La crise énergétique en Europe a aussi montré une faiblesse majeure. La libéralisation de la production et de la commercialisation du gaz et de l’électricité a exposé les pays à une forte dépendance extérieure pour des biens stratégiques. Elle n’a pas protégé les consommateurs et les entreprises contre des hausses de prix massives et plusieurs grands fournisseurs ont même, comme Uniper en Allemagne, dû être nationalisés ou se voir accorder des subventions publiques très importantes. Le retour des Etats pour protéger des services publics essentiels est donc inévitable.

Ceux-ci devront aussi intervenir pour que la conversion des moyens de transport vers des sources d’énergie moins émettrices de CO2 se produisent dans les délais annoncés. Des aides importantes sont d’ores et déjà promises pour la construction des usines de batteries aussi bien aux Etats-Unis qu’en Europe et pour rapatrier les centres de production de semi-conducteurs qui devront équiper notamment les véhicules particuliers comme les poids lourds dans l’avenir.

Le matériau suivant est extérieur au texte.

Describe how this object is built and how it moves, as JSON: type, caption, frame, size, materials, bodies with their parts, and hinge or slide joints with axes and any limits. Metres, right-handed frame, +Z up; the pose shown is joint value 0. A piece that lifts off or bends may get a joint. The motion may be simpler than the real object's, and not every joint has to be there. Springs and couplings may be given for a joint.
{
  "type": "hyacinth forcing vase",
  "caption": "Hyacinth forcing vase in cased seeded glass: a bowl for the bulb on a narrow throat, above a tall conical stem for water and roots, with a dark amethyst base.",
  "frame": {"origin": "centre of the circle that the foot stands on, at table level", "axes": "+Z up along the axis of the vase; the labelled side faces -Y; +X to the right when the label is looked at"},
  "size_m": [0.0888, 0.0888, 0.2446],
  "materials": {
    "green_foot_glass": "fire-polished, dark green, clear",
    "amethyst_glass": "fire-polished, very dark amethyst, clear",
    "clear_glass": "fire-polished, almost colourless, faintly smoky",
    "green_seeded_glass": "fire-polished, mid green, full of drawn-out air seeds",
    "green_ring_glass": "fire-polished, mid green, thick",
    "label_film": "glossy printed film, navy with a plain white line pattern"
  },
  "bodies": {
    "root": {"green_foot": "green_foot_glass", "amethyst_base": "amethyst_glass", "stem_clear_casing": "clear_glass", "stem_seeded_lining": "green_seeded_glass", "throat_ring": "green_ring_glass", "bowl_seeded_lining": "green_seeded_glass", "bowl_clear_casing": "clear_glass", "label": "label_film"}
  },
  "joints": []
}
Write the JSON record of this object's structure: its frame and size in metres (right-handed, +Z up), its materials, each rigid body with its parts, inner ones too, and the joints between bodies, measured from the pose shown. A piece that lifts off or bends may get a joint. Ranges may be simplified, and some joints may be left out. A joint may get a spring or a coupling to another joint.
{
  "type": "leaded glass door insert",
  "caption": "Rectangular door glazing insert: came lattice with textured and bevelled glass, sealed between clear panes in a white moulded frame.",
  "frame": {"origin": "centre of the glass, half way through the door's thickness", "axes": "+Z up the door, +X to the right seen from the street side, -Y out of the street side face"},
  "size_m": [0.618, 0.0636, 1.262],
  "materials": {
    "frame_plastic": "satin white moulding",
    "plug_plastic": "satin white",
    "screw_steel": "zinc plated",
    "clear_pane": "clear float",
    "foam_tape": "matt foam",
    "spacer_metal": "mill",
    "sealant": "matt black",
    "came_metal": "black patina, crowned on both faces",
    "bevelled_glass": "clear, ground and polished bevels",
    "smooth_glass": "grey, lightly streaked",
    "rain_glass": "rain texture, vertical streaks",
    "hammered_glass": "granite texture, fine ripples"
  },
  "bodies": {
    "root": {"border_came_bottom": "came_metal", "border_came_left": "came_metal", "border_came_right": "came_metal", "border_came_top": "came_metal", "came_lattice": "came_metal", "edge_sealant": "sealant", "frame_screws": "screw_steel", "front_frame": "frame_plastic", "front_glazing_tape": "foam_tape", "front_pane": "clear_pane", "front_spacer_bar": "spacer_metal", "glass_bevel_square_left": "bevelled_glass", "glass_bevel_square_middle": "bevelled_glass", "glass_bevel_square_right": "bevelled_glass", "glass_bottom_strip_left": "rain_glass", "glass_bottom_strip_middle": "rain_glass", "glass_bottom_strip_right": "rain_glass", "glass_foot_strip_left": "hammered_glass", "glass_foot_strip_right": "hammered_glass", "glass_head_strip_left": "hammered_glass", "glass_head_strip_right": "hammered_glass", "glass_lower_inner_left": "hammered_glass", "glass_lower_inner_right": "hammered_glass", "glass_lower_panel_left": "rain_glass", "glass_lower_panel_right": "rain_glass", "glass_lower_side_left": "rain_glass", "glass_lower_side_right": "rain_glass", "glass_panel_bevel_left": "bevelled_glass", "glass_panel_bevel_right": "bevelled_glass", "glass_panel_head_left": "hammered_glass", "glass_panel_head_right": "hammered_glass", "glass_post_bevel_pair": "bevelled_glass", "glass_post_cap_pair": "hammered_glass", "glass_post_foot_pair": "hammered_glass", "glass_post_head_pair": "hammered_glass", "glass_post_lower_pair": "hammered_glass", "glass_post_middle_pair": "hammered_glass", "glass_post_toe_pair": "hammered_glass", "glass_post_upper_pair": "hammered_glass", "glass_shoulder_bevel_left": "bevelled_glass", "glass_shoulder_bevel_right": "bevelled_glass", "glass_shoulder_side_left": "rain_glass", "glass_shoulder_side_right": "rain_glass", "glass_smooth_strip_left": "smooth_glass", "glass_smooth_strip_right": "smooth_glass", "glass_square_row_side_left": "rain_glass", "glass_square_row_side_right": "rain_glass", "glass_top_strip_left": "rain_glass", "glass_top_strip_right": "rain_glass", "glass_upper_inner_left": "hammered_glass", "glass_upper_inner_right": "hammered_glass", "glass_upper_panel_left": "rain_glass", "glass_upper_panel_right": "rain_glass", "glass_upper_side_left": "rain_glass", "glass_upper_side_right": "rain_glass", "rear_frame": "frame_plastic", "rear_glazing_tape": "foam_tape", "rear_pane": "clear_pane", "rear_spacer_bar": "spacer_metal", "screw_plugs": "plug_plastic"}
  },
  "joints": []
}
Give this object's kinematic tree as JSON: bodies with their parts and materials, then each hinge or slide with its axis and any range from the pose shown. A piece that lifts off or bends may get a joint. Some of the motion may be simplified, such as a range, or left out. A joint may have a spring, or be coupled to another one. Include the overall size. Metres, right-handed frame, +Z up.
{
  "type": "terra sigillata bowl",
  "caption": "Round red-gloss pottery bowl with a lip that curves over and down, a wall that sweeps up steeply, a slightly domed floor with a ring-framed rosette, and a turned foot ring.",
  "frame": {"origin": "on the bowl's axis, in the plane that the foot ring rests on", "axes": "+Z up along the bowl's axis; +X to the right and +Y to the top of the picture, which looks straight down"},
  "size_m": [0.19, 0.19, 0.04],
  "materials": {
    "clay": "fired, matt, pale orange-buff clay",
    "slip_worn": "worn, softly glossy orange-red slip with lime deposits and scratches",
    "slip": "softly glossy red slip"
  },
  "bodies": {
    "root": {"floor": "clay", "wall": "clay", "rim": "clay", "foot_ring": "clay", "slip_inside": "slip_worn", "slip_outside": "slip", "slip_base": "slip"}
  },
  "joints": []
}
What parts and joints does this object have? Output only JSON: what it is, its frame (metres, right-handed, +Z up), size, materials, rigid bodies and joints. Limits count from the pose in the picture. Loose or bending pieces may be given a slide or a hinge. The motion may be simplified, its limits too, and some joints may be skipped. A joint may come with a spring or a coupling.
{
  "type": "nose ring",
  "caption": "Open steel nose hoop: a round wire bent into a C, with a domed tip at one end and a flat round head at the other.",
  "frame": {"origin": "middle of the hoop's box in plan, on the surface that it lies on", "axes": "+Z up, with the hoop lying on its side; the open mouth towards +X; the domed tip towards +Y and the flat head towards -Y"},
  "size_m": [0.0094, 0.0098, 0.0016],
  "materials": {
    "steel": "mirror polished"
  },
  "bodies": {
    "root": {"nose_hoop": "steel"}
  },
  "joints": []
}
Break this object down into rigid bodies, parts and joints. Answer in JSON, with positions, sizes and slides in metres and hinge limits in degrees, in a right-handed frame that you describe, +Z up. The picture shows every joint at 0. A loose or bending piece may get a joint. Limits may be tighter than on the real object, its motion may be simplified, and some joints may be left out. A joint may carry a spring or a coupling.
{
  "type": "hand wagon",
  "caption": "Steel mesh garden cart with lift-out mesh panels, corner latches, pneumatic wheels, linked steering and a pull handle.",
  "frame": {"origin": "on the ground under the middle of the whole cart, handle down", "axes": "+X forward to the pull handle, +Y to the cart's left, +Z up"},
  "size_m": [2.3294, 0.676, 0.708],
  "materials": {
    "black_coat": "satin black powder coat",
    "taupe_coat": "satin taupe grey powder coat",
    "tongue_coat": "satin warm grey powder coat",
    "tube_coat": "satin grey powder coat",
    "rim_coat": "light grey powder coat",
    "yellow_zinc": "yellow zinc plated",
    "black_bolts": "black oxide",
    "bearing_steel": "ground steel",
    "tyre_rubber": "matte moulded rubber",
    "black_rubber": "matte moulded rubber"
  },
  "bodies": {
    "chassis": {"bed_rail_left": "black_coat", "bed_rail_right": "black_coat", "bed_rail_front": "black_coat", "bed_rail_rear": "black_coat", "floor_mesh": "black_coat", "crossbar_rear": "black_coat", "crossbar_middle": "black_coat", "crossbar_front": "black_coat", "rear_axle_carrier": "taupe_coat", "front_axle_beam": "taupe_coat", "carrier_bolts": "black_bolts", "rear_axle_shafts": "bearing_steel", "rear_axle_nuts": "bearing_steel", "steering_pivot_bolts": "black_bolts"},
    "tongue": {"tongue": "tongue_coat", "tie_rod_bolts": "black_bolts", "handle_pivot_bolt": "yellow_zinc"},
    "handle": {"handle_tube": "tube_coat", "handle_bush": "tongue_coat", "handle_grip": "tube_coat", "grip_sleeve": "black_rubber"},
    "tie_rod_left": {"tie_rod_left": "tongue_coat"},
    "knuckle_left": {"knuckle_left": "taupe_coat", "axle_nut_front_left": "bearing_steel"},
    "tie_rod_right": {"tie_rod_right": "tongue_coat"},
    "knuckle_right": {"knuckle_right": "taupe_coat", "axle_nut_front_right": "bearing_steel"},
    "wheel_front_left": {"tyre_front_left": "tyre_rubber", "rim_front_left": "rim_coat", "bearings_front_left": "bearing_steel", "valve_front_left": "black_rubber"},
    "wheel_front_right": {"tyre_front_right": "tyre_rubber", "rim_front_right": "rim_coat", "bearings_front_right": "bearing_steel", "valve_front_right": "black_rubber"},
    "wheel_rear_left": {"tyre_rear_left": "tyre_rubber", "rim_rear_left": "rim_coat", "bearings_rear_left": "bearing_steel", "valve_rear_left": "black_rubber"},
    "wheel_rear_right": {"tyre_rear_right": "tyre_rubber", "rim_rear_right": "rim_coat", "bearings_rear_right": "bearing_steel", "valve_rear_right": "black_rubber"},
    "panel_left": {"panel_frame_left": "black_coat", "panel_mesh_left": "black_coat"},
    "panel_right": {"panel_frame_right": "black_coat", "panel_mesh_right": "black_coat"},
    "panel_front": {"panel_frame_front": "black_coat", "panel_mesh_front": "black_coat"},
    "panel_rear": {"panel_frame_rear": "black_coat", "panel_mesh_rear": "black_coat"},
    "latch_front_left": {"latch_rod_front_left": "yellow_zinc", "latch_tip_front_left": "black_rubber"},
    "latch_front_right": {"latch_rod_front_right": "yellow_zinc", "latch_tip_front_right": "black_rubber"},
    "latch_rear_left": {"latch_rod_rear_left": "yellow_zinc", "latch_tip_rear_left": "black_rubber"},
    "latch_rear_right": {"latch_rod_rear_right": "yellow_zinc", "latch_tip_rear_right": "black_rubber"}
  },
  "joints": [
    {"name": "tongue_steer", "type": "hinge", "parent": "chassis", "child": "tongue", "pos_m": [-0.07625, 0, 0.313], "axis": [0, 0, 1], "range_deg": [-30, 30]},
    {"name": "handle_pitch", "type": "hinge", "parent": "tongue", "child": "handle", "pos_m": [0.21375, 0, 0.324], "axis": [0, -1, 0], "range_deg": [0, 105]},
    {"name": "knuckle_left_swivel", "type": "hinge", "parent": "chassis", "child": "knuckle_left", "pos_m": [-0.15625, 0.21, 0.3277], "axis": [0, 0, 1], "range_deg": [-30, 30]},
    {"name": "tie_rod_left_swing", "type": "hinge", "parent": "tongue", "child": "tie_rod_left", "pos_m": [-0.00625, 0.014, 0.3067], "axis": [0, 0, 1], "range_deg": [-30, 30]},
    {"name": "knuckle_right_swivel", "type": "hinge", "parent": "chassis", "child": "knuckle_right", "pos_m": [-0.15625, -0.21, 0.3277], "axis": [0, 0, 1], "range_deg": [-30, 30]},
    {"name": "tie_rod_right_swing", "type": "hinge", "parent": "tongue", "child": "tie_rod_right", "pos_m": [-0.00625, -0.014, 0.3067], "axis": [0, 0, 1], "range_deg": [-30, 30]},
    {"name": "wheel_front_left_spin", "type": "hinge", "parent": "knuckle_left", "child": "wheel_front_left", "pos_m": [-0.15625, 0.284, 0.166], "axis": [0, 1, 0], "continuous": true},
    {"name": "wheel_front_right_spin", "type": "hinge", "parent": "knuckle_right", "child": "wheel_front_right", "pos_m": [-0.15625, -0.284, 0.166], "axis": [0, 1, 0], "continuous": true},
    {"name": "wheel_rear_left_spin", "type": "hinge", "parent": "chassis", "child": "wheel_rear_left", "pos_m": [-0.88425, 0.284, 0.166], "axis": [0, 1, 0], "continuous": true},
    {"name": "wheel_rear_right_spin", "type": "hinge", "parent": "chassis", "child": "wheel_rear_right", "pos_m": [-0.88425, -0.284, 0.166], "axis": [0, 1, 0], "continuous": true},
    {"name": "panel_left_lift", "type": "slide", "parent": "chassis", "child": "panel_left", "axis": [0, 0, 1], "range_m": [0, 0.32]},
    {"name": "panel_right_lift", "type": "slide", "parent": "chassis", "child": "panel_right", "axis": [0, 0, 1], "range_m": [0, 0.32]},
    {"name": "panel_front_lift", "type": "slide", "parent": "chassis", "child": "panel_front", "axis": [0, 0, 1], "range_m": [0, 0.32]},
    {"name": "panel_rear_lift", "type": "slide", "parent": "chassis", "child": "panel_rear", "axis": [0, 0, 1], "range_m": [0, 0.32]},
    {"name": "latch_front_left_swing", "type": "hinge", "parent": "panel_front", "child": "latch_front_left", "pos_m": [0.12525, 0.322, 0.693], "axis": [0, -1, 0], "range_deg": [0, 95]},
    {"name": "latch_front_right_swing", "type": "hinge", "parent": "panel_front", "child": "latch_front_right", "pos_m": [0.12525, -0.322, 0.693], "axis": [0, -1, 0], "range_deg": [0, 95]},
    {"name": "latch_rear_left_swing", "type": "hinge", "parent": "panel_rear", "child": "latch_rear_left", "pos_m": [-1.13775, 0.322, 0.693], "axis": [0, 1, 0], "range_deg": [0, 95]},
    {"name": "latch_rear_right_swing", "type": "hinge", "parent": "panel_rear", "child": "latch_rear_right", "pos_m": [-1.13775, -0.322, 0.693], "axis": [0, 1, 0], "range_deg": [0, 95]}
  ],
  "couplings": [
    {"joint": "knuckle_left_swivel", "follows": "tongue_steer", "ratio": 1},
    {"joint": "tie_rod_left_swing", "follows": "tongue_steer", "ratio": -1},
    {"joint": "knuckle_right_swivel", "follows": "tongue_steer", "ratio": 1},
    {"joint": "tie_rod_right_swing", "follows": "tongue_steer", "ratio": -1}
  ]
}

Le monde économique est donc bien à un tournant et les règles comme les modes de pensée qui ont été appliqués des dernières décennies sont désormais obsolètes. Un vaste effort de réflexion et de concertation est indispensable pour que cette nouvelle réalité soit bien comprise aussi bien par les responsables politiques que par les agents économiques concernés.